**Given records**
== == ==
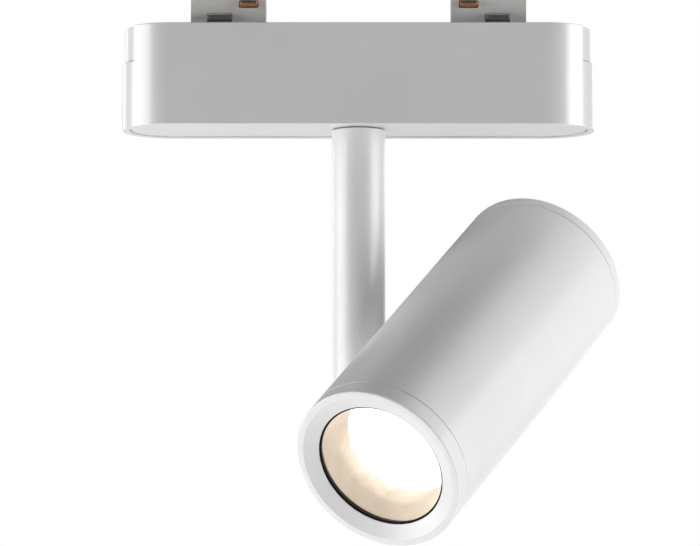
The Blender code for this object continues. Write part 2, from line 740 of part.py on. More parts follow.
== == ==
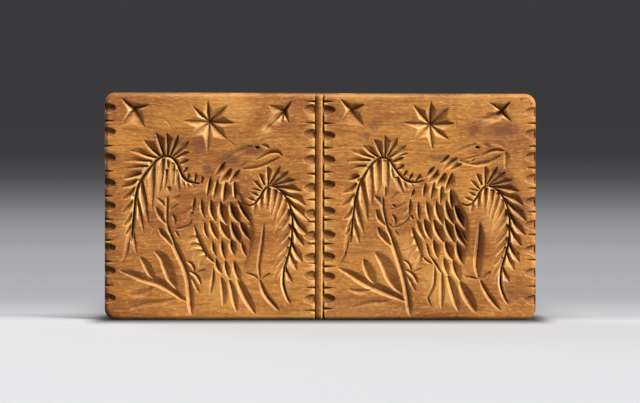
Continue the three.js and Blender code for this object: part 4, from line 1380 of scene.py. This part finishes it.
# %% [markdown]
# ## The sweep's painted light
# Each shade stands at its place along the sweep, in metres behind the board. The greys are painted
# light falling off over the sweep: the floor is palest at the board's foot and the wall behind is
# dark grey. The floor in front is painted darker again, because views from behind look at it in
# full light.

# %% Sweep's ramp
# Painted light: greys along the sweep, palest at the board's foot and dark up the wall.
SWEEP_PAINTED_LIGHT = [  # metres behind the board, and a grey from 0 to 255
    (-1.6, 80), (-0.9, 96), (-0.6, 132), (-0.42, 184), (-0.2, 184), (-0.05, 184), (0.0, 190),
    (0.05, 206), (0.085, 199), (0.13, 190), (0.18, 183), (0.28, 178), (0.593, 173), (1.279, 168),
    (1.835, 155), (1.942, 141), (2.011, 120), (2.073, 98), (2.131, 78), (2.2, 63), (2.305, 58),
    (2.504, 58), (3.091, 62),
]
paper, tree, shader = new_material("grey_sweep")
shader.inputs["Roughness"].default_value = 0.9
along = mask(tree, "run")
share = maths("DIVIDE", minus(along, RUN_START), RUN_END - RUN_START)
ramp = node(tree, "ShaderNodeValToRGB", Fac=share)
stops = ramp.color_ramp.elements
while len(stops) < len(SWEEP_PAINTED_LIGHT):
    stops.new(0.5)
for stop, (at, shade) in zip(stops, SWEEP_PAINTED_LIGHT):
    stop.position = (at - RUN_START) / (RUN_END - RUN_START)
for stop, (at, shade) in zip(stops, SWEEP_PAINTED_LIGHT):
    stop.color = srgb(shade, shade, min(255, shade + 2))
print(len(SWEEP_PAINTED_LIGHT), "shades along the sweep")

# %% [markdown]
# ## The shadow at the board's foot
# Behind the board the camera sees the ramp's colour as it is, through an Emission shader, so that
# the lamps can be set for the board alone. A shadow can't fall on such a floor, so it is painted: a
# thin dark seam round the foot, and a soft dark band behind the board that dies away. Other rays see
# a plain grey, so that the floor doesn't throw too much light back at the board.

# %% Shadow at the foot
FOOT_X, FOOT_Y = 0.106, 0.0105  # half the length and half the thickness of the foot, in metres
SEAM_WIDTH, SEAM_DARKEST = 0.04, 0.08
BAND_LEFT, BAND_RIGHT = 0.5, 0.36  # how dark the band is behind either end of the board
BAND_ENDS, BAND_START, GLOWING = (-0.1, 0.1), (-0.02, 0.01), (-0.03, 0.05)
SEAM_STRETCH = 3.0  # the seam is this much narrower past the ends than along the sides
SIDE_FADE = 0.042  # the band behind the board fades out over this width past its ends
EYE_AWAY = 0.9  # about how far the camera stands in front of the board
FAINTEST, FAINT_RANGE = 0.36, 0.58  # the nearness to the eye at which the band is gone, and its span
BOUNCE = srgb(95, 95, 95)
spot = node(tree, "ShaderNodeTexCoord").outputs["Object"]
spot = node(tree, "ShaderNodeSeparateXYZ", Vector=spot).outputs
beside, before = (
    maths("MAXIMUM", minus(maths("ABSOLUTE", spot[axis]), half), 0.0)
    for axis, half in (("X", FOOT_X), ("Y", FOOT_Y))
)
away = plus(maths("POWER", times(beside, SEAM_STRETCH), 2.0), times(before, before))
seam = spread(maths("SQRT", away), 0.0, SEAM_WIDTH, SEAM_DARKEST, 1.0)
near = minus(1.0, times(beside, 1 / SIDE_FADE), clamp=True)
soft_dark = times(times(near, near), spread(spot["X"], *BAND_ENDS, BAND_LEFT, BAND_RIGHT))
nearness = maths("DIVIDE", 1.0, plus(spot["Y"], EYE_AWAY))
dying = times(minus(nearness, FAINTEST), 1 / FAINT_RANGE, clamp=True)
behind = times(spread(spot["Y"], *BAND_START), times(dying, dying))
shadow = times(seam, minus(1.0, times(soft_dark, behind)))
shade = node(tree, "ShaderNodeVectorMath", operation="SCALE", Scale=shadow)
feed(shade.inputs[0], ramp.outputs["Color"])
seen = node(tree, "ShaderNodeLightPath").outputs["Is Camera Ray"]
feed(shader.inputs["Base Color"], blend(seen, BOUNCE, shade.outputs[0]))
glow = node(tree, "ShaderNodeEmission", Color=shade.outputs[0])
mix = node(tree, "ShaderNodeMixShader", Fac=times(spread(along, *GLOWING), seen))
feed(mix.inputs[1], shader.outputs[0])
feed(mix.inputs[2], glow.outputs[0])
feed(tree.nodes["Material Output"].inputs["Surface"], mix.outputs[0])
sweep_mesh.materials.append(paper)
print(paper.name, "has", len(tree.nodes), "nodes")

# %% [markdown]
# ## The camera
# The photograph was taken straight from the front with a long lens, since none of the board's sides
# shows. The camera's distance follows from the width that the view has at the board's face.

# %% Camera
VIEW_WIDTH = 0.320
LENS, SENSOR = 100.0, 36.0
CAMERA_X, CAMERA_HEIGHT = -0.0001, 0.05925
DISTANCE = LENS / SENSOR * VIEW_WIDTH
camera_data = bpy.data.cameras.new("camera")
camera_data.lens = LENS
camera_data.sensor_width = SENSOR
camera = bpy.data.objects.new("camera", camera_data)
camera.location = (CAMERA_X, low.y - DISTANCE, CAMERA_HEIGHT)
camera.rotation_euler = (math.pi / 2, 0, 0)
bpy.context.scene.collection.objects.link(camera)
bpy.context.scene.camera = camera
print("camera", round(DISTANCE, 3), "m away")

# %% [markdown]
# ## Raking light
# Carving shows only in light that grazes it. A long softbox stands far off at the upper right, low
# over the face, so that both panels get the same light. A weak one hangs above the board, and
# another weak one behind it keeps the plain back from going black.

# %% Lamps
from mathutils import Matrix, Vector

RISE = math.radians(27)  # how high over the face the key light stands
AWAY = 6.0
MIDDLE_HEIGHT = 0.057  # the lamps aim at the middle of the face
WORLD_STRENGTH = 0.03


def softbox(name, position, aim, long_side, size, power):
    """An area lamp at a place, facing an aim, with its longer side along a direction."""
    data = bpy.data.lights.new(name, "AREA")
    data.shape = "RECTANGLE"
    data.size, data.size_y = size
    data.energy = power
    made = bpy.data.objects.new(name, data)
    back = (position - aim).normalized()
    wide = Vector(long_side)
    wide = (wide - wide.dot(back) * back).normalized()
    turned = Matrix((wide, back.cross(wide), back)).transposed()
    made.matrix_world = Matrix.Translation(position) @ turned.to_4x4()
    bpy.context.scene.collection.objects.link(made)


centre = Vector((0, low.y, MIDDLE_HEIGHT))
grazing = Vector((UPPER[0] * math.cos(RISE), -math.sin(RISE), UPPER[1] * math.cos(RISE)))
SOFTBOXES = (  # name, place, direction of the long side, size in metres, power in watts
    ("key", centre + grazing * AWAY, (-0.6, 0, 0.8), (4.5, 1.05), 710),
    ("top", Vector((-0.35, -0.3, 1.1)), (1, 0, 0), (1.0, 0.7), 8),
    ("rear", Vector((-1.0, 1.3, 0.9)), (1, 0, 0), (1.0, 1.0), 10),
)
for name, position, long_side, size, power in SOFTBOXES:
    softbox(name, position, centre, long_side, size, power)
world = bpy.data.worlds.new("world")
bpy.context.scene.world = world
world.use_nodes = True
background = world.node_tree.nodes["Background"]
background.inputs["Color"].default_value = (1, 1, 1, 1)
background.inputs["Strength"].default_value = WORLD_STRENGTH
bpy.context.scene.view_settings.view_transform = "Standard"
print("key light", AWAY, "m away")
== == ==
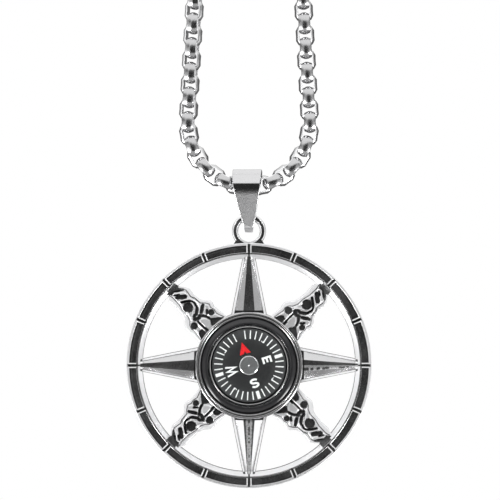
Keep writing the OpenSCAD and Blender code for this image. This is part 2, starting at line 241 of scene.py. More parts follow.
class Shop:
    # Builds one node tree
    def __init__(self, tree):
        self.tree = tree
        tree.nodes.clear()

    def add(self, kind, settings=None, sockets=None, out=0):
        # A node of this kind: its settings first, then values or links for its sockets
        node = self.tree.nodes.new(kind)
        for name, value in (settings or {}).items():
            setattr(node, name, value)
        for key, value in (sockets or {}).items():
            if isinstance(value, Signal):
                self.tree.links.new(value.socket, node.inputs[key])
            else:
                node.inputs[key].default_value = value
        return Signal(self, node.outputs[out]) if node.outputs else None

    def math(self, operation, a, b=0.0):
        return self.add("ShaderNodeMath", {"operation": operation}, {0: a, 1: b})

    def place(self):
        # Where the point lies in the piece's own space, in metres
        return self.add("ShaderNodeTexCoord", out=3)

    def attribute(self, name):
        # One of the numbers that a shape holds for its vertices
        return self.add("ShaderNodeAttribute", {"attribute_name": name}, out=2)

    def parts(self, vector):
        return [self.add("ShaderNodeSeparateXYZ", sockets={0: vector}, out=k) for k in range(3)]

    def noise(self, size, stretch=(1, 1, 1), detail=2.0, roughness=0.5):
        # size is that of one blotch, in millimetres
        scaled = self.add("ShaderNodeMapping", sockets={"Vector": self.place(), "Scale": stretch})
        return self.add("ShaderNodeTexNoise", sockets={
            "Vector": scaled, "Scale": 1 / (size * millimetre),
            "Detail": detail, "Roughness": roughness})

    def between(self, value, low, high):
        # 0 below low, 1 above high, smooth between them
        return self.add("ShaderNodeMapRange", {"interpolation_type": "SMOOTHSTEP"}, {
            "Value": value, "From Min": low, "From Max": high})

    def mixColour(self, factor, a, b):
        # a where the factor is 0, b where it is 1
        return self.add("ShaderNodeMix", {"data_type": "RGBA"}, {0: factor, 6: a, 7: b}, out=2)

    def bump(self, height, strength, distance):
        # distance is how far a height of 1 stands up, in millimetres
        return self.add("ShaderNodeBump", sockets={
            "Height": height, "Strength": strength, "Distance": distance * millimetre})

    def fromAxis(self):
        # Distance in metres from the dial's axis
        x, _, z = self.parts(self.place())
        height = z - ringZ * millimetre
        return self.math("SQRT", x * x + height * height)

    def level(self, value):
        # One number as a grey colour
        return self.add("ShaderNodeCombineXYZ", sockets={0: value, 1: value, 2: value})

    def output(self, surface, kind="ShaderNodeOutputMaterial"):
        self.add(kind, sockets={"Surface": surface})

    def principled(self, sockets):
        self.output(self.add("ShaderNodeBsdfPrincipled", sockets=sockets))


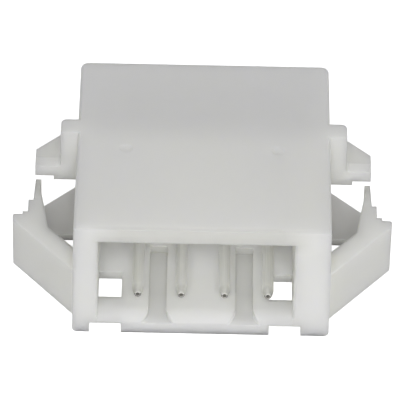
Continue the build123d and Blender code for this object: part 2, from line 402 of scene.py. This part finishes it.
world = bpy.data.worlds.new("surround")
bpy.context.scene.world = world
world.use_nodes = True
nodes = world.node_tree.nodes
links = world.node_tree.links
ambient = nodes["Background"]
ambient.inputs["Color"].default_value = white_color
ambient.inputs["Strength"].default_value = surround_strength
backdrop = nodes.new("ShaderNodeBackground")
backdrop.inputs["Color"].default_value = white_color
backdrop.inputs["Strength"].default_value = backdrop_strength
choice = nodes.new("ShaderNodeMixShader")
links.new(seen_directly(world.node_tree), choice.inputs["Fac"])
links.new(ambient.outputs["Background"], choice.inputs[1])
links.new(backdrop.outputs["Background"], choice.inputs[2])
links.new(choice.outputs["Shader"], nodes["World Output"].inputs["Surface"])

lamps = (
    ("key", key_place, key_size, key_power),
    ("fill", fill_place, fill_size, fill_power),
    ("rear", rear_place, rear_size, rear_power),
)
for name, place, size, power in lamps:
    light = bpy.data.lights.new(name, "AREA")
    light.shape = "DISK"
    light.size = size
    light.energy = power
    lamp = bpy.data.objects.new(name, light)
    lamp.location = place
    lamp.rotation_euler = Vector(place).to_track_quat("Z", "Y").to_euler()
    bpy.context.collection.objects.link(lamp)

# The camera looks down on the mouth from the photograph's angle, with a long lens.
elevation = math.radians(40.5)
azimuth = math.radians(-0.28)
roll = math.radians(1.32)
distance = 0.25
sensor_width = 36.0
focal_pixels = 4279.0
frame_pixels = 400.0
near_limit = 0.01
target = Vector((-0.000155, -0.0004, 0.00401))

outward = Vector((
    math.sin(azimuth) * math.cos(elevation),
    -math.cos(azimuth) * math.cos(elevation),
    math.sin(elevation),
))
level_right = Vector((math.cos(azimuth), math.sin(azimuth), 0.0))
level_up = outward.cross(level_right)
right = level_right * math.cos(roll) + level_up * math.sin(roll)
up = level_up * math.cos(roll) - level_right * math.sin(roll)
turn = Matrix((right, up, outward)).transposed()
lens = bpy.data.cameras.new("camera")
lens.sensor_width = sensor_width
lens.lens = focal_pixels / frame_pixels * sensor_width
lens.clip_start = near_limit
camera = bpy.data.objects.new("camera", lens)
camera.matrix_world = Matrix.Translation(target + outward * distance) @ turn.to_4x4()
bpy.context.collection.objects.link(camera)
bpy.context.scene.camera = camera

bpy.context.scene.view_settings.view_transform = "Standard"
== == ==
Using the listing above, pull out all lines that hold the word "finishes".

**Answer to the problem**
Continue the three.js and Blender code for this object: part 4, from line 1380 of scene.py. This part finishes it.
Continue the build123d and Blender code for this object: part 2, from line 402 of scene.py. This part finishes it.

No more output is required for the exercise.